> **Dataset extract**:

»»

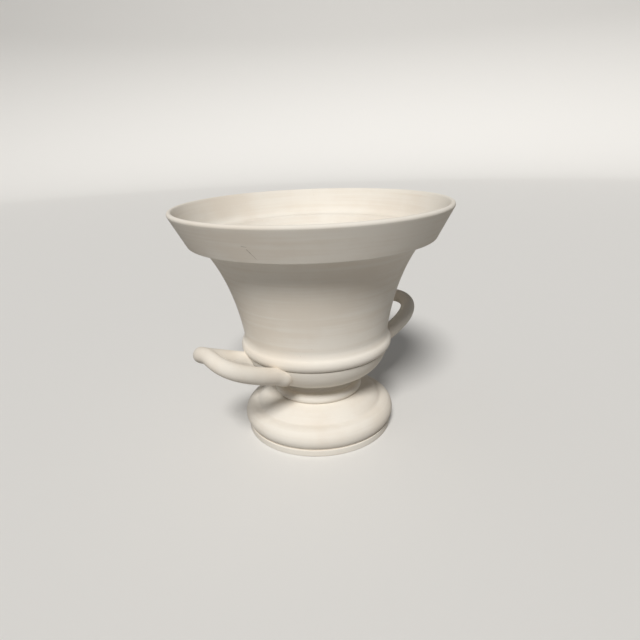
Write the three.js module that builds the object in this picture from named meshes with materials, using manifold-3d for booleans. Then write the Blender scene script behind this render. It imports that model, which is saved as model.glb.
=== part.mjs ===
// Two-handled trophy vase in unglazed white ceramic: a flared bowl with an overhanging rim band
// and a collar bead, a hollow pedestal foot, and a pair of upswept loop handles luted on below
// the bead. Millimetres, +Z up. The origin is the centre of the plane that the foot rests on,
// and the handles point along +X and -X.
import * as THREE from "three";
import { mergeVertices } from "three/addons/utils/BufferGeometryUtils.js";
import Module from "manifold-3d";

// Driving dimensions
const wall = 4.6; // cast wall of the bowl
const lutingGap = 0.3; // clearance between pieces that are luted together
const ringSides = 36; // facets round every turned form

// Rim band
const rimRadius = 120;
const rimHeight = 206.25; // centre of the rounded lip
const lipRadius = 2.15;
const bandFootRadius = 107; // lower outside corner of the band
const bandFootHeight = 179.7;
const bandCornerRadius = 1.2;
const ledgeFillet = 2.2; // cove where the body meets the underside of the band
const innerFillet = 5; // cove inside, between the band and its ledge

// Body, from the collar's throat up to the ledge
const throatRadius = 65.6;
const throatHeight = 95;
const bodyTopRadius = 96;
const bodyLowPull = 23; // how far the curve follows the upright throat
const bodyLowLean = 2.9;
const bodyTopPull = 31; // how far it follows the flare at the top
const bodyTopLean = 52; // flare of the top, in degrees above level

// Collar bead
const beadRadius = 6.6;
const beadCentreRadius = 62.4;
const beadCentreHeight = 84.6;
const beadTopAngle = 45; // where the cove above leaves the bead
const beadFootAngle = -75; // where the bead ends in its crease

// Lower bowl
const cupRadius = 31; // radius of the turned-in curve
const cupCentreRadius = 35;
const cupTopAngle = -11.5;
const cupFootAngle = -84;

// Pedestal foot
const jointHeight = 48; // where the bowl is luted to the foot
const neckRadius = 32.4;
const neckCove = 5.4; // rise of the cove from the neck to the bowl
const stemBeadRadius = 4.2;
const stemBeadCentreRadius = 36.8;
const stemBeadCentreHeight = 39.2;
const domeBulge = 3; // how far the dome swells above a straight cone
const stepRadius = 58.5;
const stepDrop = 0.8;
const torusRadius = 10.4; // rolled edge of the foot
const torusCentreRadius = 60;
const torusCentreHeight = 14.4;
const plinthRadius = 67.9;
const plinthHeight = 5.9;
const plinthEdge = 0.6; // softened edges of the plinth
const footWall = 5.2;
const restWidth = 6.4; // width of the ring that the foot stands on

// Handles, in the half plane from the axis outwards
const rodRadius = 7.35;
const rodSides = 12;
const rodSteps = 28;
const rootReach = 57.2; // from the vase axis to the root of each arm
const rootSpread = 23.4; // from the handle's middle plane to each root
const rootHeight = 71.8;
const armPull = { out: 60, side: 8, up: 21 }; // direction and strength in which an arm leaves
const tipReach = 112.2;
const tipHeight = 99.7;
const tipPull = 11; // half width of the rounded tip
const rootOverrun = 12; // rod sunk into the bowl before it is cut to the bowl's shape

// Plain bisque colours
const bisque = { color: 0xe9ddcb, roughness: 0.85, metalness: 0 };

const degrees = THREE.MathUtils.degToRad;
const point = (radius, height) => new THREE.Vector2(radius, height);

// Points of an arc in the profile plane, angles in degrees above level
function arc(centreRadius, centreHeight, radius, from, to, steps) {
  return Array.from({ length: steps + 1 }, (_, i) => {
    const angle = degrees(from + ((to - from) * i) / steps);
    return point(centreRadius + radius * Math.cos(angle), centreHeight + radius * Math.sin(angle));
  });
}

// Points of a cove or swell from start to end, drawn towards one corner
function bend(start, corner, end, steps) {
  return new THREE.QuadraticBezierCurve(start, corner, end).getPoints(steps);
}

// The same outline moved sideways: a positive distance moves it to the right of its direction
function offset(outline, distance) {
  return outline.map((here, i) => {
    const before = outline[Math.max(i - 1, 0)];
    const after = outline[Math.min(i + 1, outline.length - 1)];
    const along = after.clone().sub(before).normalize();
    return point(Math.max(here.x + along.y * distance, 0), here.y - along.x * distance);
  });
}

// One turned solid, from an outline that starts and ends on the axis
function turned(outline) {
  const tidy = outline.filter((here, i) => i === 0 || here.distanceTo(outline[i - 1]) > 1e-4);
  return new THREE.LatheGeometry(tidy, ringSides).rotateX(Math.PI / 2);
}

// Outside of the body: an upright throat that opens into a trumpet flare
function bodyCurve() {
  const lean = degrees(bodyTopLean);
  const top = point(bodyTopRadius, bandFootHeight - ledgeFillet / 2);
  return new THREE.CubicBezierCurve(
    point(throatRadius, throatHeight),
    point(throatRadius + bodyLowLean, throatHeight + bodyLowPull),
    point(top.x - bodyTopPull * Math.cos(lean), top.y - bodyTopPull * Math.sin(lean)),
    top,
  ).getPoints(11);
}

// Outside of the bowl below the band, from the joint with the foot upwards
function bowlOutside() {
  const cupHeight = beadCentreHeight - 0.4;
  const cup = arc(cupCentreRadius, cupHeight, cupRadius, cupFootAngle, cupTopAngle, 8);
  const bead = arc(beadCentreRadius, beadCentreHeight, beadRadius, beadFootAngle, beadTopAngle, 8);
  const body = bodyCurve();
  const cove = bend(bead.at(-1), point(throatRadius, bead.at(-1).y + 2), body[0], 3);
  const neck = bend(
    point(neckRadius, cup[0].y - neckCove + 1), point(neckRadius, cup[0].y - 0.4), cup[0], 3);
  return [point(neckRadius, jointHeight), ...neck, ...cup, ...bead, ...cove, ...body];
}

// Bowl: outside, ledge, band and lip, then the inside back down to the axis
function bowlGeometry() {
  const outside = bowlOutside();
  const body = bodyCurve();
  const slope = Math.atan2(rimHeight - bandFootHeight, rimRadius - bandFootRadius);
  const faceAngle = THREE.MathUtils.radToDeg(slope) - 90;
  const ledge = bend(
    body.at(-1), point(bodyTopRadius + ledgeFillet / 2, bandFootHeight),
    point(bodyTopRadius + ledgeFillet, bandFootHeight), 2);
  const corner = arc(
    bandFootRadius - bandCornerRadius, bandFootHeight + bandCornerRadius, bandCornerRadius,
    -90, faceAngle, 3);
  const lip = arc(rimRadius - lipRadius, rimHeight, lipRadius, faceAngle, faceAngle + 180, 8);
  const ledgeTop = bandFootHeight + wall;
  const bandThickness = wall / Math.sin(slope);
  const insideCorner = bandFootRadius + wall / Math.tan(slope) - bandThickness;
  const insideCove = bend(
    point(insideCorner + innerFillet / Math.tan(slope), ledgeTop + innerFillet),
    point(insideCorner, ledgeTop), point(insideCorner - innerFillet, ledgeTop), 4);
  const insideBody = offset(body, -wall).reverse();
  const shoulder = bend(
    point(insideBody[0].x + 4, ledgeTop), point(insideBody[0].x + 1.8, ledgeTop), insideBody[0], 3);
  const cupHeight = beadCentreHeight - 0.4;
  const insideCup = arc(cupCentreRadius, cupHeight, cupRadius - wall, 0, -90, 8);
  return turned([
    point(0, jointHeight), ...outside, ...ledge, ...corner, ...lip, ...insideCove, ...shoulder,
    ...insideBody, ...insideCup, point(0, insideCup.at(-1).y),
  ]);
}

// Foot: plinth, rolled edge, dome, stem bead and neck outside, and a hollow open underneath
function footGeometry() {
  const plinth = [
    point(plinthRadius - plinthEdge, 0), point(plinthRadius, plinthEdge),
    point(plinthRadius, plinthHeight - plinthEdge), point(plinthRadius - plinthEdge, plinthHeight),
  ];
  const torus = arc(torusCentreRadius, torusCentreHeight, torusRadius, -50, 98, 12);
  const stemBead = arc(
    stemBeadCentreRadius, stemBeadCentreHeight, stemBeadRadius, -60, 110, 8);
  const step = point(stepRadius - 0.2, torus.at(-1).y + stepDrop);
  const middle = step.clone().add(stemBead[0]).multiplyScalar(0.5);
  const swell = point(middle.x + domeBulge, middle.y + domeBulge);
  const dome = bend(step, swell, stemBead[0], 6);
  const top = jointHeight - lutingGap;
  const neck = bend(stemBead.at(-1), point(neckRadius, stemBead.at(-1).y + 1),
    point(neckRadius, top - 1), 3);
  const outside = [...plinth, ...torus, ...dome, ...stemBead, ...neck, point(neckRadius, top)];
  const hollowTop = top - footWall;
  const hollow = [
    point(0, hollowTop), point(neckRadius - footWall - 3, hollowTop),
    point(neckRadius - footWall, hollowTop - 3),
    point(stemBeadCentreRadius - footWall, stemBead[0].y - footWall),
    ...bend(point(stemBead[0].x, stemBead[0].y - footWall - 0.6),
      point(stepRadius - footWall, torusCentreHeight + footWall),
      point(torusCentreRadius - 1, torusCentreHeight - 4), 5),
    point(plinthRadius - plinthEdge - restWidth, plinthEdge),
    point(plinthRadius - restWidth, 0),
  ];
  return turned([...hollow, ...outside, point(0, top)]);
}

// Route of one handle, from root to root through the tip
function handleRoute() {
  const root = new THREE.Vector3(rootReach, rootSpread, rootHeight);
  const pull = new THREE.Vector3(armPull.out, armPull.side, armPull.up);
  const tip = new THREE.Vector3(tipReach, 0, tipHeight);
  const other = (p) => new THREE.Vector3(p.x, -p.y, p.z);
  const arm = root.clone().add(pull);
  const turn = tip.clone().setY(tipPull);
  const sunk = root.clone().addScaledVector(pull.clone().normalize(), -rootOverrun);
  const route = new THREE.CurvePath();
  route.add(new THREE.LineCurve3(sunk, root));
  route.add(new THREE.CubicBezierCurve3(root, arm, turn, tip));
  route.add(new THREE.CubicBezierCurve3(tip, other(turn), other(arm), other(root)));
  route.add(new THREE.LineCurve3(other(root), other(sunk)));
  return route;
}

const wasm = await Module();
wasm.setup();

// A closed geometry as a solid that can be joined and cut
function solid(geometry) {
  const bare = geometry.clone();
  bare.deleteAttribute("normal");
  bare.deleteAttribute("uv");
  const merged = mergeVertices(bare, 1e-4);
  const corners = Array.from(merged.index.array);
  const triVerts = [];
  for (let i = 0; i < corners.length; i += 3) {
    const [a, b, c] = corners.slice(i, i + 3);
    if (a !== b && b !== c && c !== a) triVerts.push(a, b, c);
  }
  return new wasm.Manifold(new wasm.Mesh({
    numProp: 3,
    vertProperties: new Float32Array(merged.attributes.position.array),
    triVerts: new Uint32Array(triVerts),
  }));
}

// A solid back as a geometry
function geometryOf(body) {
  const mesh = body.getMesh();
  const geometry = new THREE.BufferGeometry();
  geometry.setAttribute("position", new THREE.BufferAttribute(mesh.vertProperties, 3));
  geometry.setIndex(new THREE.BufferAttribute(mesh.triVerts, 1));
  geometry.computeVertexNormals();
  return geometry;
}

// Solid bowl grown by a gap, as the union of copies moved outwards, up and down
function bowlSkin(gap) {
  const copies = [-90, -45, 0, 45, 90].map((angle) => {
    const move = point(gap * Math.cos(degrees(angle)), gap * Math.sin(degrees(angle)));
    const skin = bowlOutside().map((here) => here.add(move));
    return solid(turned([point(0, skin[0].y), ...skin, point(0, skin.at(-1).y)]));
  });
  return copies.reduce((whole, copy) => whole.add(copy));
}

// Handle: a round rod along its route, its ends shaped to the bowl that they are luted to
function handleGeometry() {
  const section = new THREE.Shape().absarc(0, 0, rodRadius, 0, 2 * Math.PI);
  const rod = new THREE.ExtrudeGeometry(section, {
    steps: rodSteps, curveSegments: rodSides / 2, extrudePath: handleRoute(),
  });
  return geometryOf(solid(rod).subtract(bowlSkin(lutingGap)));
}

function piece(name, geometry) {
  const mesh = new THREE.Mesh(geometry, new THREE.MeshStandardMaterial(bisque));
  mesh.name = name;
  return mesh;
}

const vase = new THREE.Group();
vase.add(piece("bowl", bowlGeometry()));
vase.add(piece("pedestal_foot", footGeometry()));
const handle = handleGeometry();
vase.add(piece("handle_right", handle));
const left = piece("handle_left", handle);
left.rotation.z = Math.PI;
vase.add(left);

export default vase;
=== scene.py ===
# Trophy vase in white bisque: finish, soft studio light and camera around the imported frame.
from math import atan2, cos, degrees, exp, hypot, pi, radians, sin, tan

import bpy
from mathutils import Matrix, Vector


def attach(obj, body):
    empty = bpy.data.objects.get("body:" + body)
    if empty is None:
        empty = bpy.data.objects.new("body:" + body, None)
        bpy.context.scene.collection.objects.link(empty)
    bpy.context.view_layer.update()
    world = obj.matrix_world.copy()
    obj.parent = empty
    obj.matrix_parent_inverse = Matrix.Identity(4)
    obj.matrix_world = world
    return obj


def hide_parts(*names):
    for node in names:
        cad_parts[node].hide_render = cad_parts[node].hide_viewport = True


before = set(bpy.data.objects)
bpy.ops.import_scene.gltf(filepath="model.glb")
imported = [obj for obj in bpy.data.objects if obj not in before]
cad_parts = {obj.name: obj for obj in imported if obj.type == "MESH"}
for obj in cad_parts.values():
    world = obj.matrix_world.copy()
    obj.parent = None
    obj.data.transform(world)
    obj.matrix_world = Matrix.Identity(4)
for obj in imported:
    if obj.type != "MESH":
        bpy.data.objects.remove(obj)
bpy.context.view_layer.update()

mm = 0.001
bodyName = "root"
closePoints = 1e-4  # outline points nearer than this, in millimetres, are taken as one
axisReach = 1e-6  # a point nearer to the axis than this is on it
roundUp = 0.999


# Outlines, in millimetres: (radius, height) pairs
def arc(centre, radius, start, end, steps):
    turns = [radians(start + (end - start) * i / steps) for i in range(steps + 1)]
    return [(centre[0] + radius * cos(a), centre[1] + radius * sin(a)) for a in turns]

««

> **Work required**:
Print the lines from the line with "they are luted to" to the line with "before = set(bpy.data.objects)" exactly, and print nothing else. Both of those lines are included.

> **Response to this task**:
// Handle: a round rod along its route, its ends shaped to the bowl that they are luted to
function handleGeometry() {
  const section = new THREE.Shape().absarc(0, 0, rodRadius, 0, 2 * Math.PI);
  const rod = new THREE.ExtrudeGeometry(section, {
    steps: rodSteps, curveSegments: rodSides / 2, extrudePath: handleRoute(),
  });
  return geometryOf(solid(rod).subtract(bowlSkin(lutingGap)));
}

function piece(name, geometry) {
  const mesh = new THREE.Mesh(geometry, new THREE.MeshStandardMaterial(bisque));
  mesh.name = name;
  return mesh;
}

const vase = new THREE.Group();
vase.add(piece("bowl", bowlGeometry()));
vase.add(piece("pedestal_foot", footGeometry()));
const handle = handleGeometry();
vase.add(piece("handle_right", handle));
const left = piece("handle_left", handle);
left.rotation.z = Math.PI;
vase.add(left);

export default vase;
=== scene.py ===
# Trophy vase in white bisque: finish, soft studio light and camera around the imported frame.
from math import atan2, cos, degrees, exp, hypot, pi, radians, sin, tan

import bpy
from mathutils import Matrix, Vector


def attach(obj, body):
    empty = bpy.data.objects.get("body:" + body)
    if empty is None:
        empty = bpy.data.objects.new("body:" + body, None)
        bpy.context.scene.collection.objects.link(empty)
    bpy.context.view_layer.update()
    world = obj.matrix_world.copy()
    obj.parent = empty
    obj.matrix_parent_inverse = Matrix.Identity(4)
    obj.matrix_world = world
    return obj


def hide_parts(*names):
    for node in names:
        cad_parts[node].hide_render = cad_parts[node].hide_viewport = True


before = set(bpy.data.objects)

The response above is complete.